Композитора Владимира Кобекина уже называют "современным Верди", подразумевая количество написанных им опер - два десятка - и умение попадать во вкусы аудитории. Рассчитанный маневр композитора - узнаваемое интонационное поле, в котором слышны реминисценции Стравинского и Шостаковича, Прокофьева, фольклора, песен, романсов, ритмов джаза и рока. Микстовая ткань, сориентированная на слуховую практику публики.

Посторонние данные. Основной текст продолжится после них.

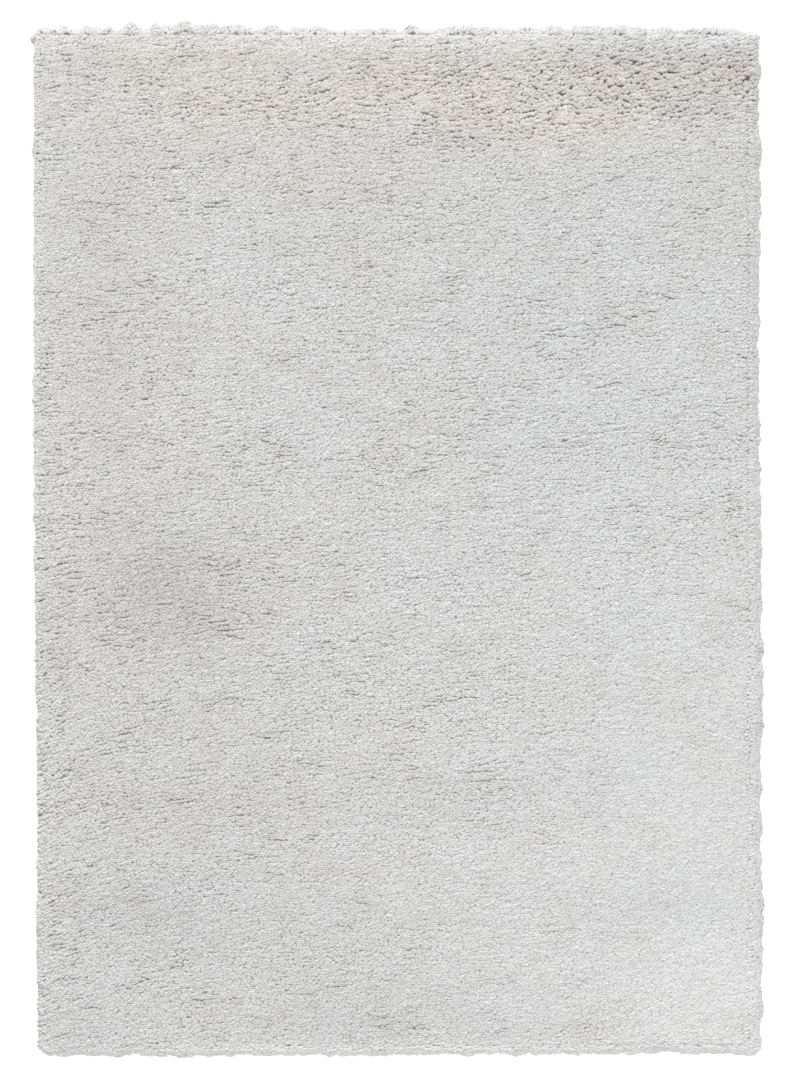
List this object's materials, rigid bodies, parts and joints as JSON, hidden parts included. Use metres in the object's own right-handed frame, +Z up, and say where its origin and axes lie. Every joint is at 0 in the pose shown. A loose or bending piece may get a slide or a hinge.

Как результат, "Холстомер" - шестая опера Кобекина, поставленная на сцене Камерного театра. Кобекин перевел толстовский экзистенциальный монолог "старого мерина" в партитуру, в которой семь сольных партий, а в авторский текст попали интонации петрушечного лубка Стравинского, балетных адажио Прокофьева, есть отсылы к арии Кутузова, к романсам, к французской песенке в духе Графини Чайковского, которую распевает на ломаном русском языке любовница князя Серпуховского Матье (Екатерина Большакова). Режиссер Михаил Кисляров из этого музыкального "калейдоскопа" создал сценически виртуозное действо, в котором смешались люди, кони, ржанье, топот, танцы с "коленцами", лацци (когда конюх Тарас - Павел Паремузов - ловит под свои куплеты "блоху"), "житие" Холстомера - от рождения до смерти, человеческие истории - любви, измены, коллизии юности и старости, итога и начала.
На сцене - пустое пространство - "конюшня" с нависшим "техническим" потолком и убегающим в зрительный зал боковым помостом, где разминают ноги "лошади" табуна. Кобылки - хористки с накладными конскими хвостами, в мини-юбках и кожаных аксессуарах. Драйв разминки переходит в сложно движущиеся групповые мизансцены, лошадиные облачения за секунды превращаются в наряды масленичной толпы, алое полотнище, играющее в духе Петрова-Водкина, глухо накрывает любовную мизансцену князя (Игорь Вялых) и Матье. Главный герой у Кобекина - баритон, но в спектакле Холстомеров два (Алексей Морозов и Александр Полковников): старик в ободранной лоскутной холстине, квинтэссенция изгойства, тревожности, тихого вопля души, и молодой - в пятнистом трико под "фавна" Нижинского, рождающийся, бурлящий энергией, пропускающий через себя все перипетии повествования. Дважды публику ослепляет вспышка - когда жеребца кастрируют по приказу норовистого Генерала (Герман Юкавский) и когда Тарас перерезает старому мерину глотку, и тот истекает кровью. На сцене от этого должно мутить. Но у Кобекина в оркестре начинается длительное "просветление", изливаясь потоками мелодраматизма. В эту же точку бьет и финал, выбрасывающий на сцену родившегося нового пегого "жеребца". Будущего мерина. Иллюстрация расхожей мудрости: все движется по кругу. Как на манеже.